AIM OF THE TASK: Return only the lines running from the line with "to level out" down to the line with "for node in", both included, exactly as they appear.

INFORMATION SUPPLIED:
+===+

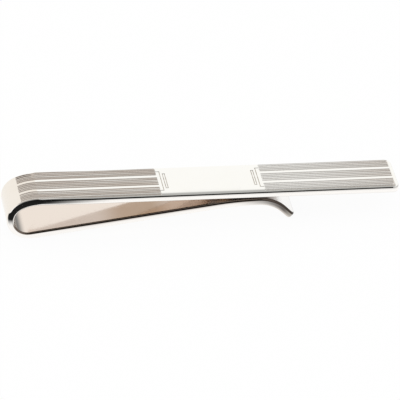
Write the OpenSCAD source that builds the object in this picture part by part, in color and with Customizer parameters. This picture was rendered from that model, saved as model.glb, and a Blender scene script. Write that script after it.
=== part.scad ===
// Tie clip: one strip of polished metal folded back on itself.
// The bar lies along X with its front face up at z = 0. The bow that folds the strip is at -X,
// and the tie goes in from +X, between the bar and the springy leaf under it.
// The origin is the centre of the name plate's face.

/* [Strip] */
// Width of the strip, across the bar
strip_w = 7.6; // [5:0.1:9]
// Thickness of the strip
strip_t = 1; // [0.6:0.05:1.4]
// Radius that softens the strip's four long edges
edge_r = 0.22; // [0.06:0.02:0.28]
// Radius of the two corners at each free end, seen from above
corner_r = 1; // [0.5:0.1:1.8]

/* [Bar] */
// Length of the blank name plate
plate_l = 14.6; // [8:0.2:22]
// Length of the straight lined panel between the bow and the name plate
bow_panel_l = 17.2; // [8:0.2:26]
// Length of the lined panel between the name plate and the open end
open_panel_l = 19.1; // [8:0.1:26]
// Plain margin between the ends of the lines and the open end
end_margin = 0.5; // [0.1:0.1:1.5]

/* [Bevel] */
// Width of the bevel along the bar's two long edges and its open end
bevel_w = 0.6; // [0.3:0.05:0.9]
// Depth of the bevel at the cut edges
bevel_d = 0.15; // [0.05:0.05:0.3]
// Length next to the bow over which the bevels of the long edges run out
bevel_run_out = 7.5; // [3:0.5:12]

/* [Engraved lines] */
// Least distance from one line to the next
line_pitch = 0.4; // [0.34:0.01:0.7]
// Width of a line at the face
line_w = 0.3; // [0.1:0.02:0.32]
// Depth of a line
line_d = 0.1; // [0.02:0.01:0.16]
// Width of each polished stripe between two lined bands
stripe_w = 0.45; // [0.2:0.05:0.8]
// Distance between the centre lines of the two polished stripes
stripe_gap = 2.6; // [1.6:0.1:3.4]

/* [Name plate frames] */
// Width of an engraved frame line
frame_line_w = 0.1; // [0.06:0.01:0.16]
// Depth of an engraved frame line
frame_line_d = 0.05; // [0.02:0.01:0.1]
// Height across the bar of the tall outer frame
tall_frame_h = 5.2; // [3.6:0.1:6]
// Reach along the bar of the tall outer frame
tall_frame_l = 0.56; // [0.4:0.02:1.2]
// Height across the bar of the short inner frame
short_frame_h = 4; // [2:0.1:5]
// Reach along the bar of the short inner frame
short_frame_l = 0.44; // [0.3:0.02:1]
// Gap between the tall frame and the short one
frame_gap = 0.25; // [0.18:0.01:0.6]

/* [Bow] */
// Outer radius of the bow's upper part, where the strip leaves the bar
bow_high_r = 5.9; // [4:0.1:8]
// Outer radius of the bow's lower part
bow_low_r = 3; // [2.2:0.1:4]
// Angle that the upper part turns through
bow_turn = 28.5; // [10:0.1:60]
// Share of that angle that carries the engraved lines
bow_lines_share = 0.88; // [0.2:0.02:0.98]

/* [Leaf] */
// Gap between the bar and the crest of the leaf, with no tie in the clip
crest_gap = 0.3; // [0.2:0.05:2]
// Distance along the bar from its open end back to the crest
crest_from_end = 19.8; // [6:0.2:24]
// Radius of the leaf's upper face where it levels out below the crest
crest_r = 45; // [15:1:80]
// Radius of the upper face of the lip
lip_r = 5.5; // [2:0.1:10]
// Angle that the lip turns down through
lip_angle = 44.5; // [20:0.5:70]
// Length of the lip's straight end
lip_end_l = 1.9; // [0.8:0.1:5]

/* [Hidden] */
$fn = 144;

half_w = strip_w / 2;
// flat steps that make each softened edge and each rounded corner
round_steps = 4;
// how far a cut runs past the face that it cuts
overrun = 0.5;

// where the bar ends and the bow starts, and where the bar stops at the open end
bar_start = -plate_l / 2 - bow_panel_l;
bar_end = plate_l / 2 + open_panel_l;
bar_l = bar_end - bar_start;

// the bevel's section, from its inner edge at [0, 0] to past the cut edge
bevel_out = bevel_w + overrun;
bevel_profile = [
    [0, 0],
    [bevel_out, -bevel_out * bevel_d / bevel_w],
    [bevel_out, overrun],
    [0, overrun],
];
// turn and tilt of the plane in which a long edge's bevel runs out
run_out_yaw = atan2(bevel_w, bevel_run_out);
run_out_tilt = atan2(bevel_d * norm([bevel_run_out, bevel_w]), bevel_w * bevel_run_out);

// centres of the bow's two arcs, as [x, z]
high_centre = [bar_start, -bow_high_r];
low_centre = high_centre + (bow_high_r - bow_low_r) * [-sin(bow_turn), cos(bow_turn)];
lines_turn = bow_turn * bow_lines_share;

// the leaf's upper face is the tangent from under the bow's inner face to over the crest's arc
inner_low_r = bow_low_r - strip_t;
crest = [bar_end - crest_from_end, -strip_t - crest_gap];
crest_centre = crest - [0, crest_r];
centre_line = crest_centre - low_centre;
radii = inner_low_r + crest_r;
leaf_rise = atan2(centre_line[1], centre_line[0]) + asin(radii / norm(centre_line));
leaf_l = sqrt(pow(norm(centre_line), 2) - pow(radii, 2));
leaf_end = crest_centre + crest_r * [-sin(leaf_rise), cos(leaf_rise)];

// the lip's arc and its straight end
lip_centre = crest - [0, lip_r];
lip_end_start = lip_centre + lip_r * [sin(lip_angle), cos(lip_angle)];

// lined bands across the bar, each as [middle, width]
middle_band = [0, stripe_gap - stripe_w];
side_band_inner = (stripe_gap + stripe_w) / 2;
side_band_outer = half_w - edge_r;
side_band = [(side_band_inner + side_band_outer) / 2, side_band_outer - side_band_inner];

// middles of the lines that fill one band evenly
function band_lines(band) =
    let (count = floor(band[1] / line_pitch))
    [for (i = [0:1:count - 1]) band[0] + (i + 0.5) * band[1] / count - band[1] / 2];

lined = concat(
    band_lines([-side_band[0], side_band[1]]),
    band_lines(middle_band),
    band_lines(side_band)
);
plain = [];

// points round one softened edge whose centre is at [y, z]
function soft_edge(y, z, from) = [
    for (i = [0:round_steps])
        let (a = from + i * 90 / round_steps)
        [y + edge_r * cos(a), z + edge_r * sin(a)]
];

// outline of the strip's section, as [y, z] with its outer face at z = 0 and a notch at each line
function section(lines) = concat(
    soft_edge(-half_w + edge_r, -strip_t + edge_r, 180),
    soft_edge(half_w - edge_r, -strip_t + edge_r, 270),
    soft_edge(half_w - edge_r, -edge_r, 0),
    [
        for (i = [len(lines) - 1:-1:0])
            each [[lines[i] + line_w / 2, 0], [lines[i], -line_d], [lines[i] - line_w / 2, 0]]
    ],
    soft_edge(-half_w + edge_r, -edge_r, 90)
);

// a straight stretch of strip along +X from the YZ plane
module straight_strip(length, lines) {
    rotate([90, 0, 90]) linear_extrude(length) polygon(section(lines));
}

// the section moved out to a bend's larger radius, ready to be turned round the bend's centre
module bend_section(outer_r, lines) {
    polygon([for (p = section(lines)) [outer_r + p[1], p[0]]]);
}

// a stretch of strip from the YZ plane along +X that bends down, where outer_r is its face's radius
module bent_strip(outer_r, turn, lines) {
    translate([0, 0, -outer_r])
        rotate([90, 0, 0])
            rotate([0, 0, 90])
                mirror([0, 1, 0])
                    rotate_extrude(angle = turn) bend_section(outer_r, lines);
}

// what is cut away to bevel the bar's two long edges
// each cut keeps above a tilted plane, which lets the bevel run out next to the bow
module long_edge_bevels() {
    for (side = [-1, 1])
        scale([1, side, 1])
            translate([bar_start + bevel_run_out, half_w - bevel_w, 0])
                intersection() {
                    translate([-bevel_run_out, 0, 0])
                        rotate([90, 0, 90])
                            linear_extrude(bar_l + overrun) polygon(bevel_profile);
                    rotate([-run_out_tilt, 0, -run_out_yaw])
                        translate([-bar_l, 0, 0]) cube([3 * bar_l, bar_l, bar_l]);
                }
}

// what is cut away to bevel the bar's open end
module open_end_bevel() {
    translate([bar_end - bevel_w, half_w + overrun, 0])
        rotate([90, 0, 0]) linear_extrude(strip_w + 2 * overrun) polygon(bevel_profile);
}

// what is cut away to round the two corners of a free end at x
module corner_cuts(x) {
    for (side = [-1, 1])
        scale([1, side, 1])
            translate([x - corner_r, half_w - corner_r, -strip_t - overrun])
                linear_extrude(strip_t + 2 * overrun)
                    polygon(concat(
                        [for (i = [0:round_steps])
                            corner_r * [sin(i * 90 / round_steps), cos(i * 90 / round_steps)]],
                        [
                            [corner_r + overrun, 0],
                            [corner_r + overrun, corner_r + overrun],
                            [0, corner_r + overrun],
                        ]
                    ));
}

// the outline of an engraved frame, from x = 0 along -X
module frame_line(length, height) {
    translate([-length, -height / 2, -frame_line_d])
        linear_extrude(frame_line_d + overrun)
            difference() {
                square([length, height]);
                translate([frame_line_w, frame_line_w])
                    square([length - 2 * frame_line_w, height - 2 * frame_line_w]);
            }
}

// lined panel between the bow and the name plate
module bow_side_panel() {
    color("silver")
        difference() {
            translate([bar_start, 0, 0]) straight_strip(bow_panel_l, lined);
            long_edge_bevels();
        }
}

// blank plate with a pair of stepped frames engraved at each end
module name_plate() {
    color("ivory")
        difference() {
            translate([-plate_l / 2, 0, 0]) straight_strip(plate_l, plain);
            long_edge_bevels();
            for (end = [0, 180]) rotate([0, 0, end]) translate([plate_l / 2, 0, 0]) {
                // the tall frame is open towards the panel: its last line falls past the plate
                translate([frame_line_w, 0, 0])
                    frame_line(tall_frame_l + frame_line_w, tall_frame_h);
                translate([-tall_frame_l - frame_gap, 0, 0])
                    frame_line(short_frame_l, short_frame_h);
            }
        }
}

// lined panel between the name plate and the open end, with a plain margin and rounded corners
module open_end_panel() {
    color("silver")
        difference() {
            union() {
                translate([plate_l / 2, 0, 0])
                    straight_strip(open_panel_l - end_margin, lined);
                translate([bar_end - end_margin, 0, 0])
                    straight_strip(end_margin, plain);
            }
            long_edge_bevels();
            open_end_bevel();
            corner_cuts(bar_end);
        }
}

// the bend that joins bar and leaf and lets them spring apart, drawn from where its two arcs meet
module spring_bow() {
    color("gainsboro")
        translate([high_centre[0], 0, high_centre[1]])
            rotate([90, 0, 0])
                rotate([0, 0, 90 + bow_turn]) {
                    mirror([0, 1, 0]) {
                        rotate_extrude(angle = bow_turn - lines_turn)
                            bend_section(bow_high_r, plain);
                        rotate([0, 0, bow_turn - lines_turn])
                            rotate_extrude(angle = lines_turn)
                                bend_section(bow_high_r, lined);
                    }
                    translate([bow_high_r - bow_low_r, 0, 0])
                        rotate_extrude(angle = 180 + leaf_rise - bow_turn)
                            bend_section(bow_low_r, plain);
                }
}

// the leaf that presses the tie against the back of the bar, drawn from where it starts to level out
module spring_leaf() {
    color("lightgray")
        translate([leaf_end[0], 0, leaf_end[1]])
            rotate([0, -leaf_rise, 0]) {
                mirror([1, 0, 0]) straight_strip(leaf_l, plain);
                bent_strip(crest_r, leaf_rise, plain);
            }
}

// the turned-down end that leads the tie in under the bar, drawn from where its bend stops
module lead_in_lip() {
    color("silver")
        translate([lip_end_start[0], 0, lip_end_start[1]])
            rotate([0, lip_angle, 0]) {
                mirror([1, 0, 0]) bent_strip(lip_r, lip_angle, plain);
                difference() {
                    straight_strip(lip_end_l, plain);
                    corner_cuts(lip_end_l);
                }
            }
}

bow_side_panel();
name_plate();
open_end_panel();
spring_bow();
spring_leaf();
lead_in_lip();
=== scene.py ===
"""A slide-on tie clip: one strip of silver, engraved while flat, then folded and laid on a table.

Every piece is a stretch of that one strip, and one rule folds them all. While it is still flat, a
point of the strip has three coordinates: "along" runs down its outer face from the open end of
the bar, "across" runs over its width, and "height" is 0 on the outer face and minus the thickness
on the inner one. All sizes are in metres.
"""

import logging
import math
import random
from dataclasses import dataclass
from enum import Enum, IntEnum
from typing import Callable, Optional, Union

import bmesh
import bpy
from mathutils import Matrix, Vector
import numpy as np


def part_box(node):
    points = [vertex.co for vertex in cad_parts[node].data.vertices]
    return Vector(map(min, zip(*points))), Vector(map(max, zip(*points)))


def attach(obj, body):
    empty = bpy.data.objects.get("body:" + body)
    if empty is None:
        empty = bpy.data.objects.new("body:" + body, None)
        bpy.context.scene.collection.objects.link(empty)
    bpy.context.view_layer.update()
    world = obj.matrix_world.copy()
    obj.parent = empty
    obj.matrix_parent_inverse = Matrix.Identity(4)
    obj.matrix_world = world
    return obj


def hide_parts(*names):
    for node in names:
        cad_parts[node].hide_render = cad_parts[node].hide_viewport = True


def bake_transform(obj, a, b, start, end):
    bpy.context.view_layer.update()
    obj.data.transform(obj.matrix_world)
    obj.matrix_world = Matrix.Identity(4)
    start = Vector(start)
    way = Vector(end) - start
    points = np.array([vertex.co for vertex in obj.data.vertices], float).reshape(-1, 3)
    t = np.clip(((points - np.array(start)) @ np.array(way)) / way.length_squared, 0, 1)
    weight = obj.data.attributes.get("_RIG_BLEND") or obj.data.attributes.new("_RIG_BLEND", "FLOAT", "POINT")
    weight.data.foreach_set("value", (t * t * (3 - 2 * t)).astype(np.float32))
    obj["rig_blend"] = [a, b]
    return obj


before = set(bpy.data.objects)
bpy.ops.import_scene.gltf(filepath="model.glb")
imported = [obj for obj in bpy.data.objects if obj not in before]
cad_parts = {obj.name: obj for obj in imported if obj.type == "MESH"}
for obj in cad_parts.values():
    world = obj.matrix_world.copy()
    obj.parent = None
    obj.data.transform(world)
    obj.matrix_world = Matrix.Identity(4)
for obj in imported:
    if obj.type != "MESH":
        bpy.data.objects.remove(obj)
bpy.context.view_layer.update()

MM = 0.001
LOG = logging.getLogger("tie_clip")

Number = Union[int, float]
Colour = tuple[float, float, float]
Pair = tuple[float, float]


def math_method(operation: str, swapped: bool = False) -> Callable[..., "Value"]:
    """A method that adds one Math node on a value and, where the operation takes it, on another.

    Args:
        operation: the node's operation.
        swapped: whether the other one goes first.

    Returns:
        The method.
    """

    def apply(self: "Value", *others: "Source") -> "Value":
        """The result of the operation."""
        values = (*others, self) if swapped else (self, *others)
        return self.graph.node("ShaderNodeMath", dict(enumerate(values)), operation=operation)

    return apply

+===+

SOLUTION:
// the leaf that presses the tie against the back of the bar, drawn from where it starts to level out
module spring_leaf() {
    color("lightgray")
        translate([leaf_end[0], 0, leaf_end[1]])
            rotate([0, -leaf_rise, 0]) {
                mirror([1, 0, 0]) straight_strip(leaf_l, plain);
                bent_strip(crest_r, leaf_rise, plain);
            }
}

// the turned-down end that leads the tie in under the bar, drawn from where its bend stops
module lead_in_lip() {
    color("silver")
        translate([lip_end_start[0], 0, lip_end_start[1]])
            rotate([0, lip_angle, 0]) {
                mirror([1, 0, 0]) bent_strip(lip_r, lip_angle, plain);
                difference() {
                    straight_strip(lip_end_l, plain);
                    corner_cuts(lip_end_l);
                }
            }
}

bow_side_panel();
name_plate();
open_end_panel();
spring_bow();
spring_leaf();
lead_in_lip();
=== scene.py ===
"""A slide-on tie clip: one strip of silver, engraved while flat, then folded and laid on a table.

Every piece is a stretch of that one strip, and one rule folds them all. While it is still flat, a
point of the strip has three coordinates: "along" runs down its outer face from the open end of
the bar, "across" runs over its width, and "height" is 0 on the outer face and minus the thickness
on the inner one. All sizes are in metres.
"""

import logging
import math
import random
from dataclasses import dataclass
from enum import Enum, IntEnum
from typing import Callable, Optional, Union

import bmesh
import bpy
from mathutils import Matrix, Vector
import numpy as np


def part_box(node):
    points = [vertex.co for vertex in cad_parts[node].data.vertices]
    return Vector(map(min, zip(*points))), Vector(map(max, zip(*points)))


def attach(obj, body):
    empty = bpy.data.objects.get("body:" + body)
    if empty is None:
        empty = bpy.data.objects.new("body:" + body, None)
        bpy.context.scene.collection.objects.link(empty)
    bpy.context.view_layer.update()
    world = obj.matrix_world.copy()
    obj.parent = empty
    obj.matrix_parent_inverse = Matrix.Identity(4)
    obj.matrix_world = world
    return obj


def hide_parts(*names):
    for node in names:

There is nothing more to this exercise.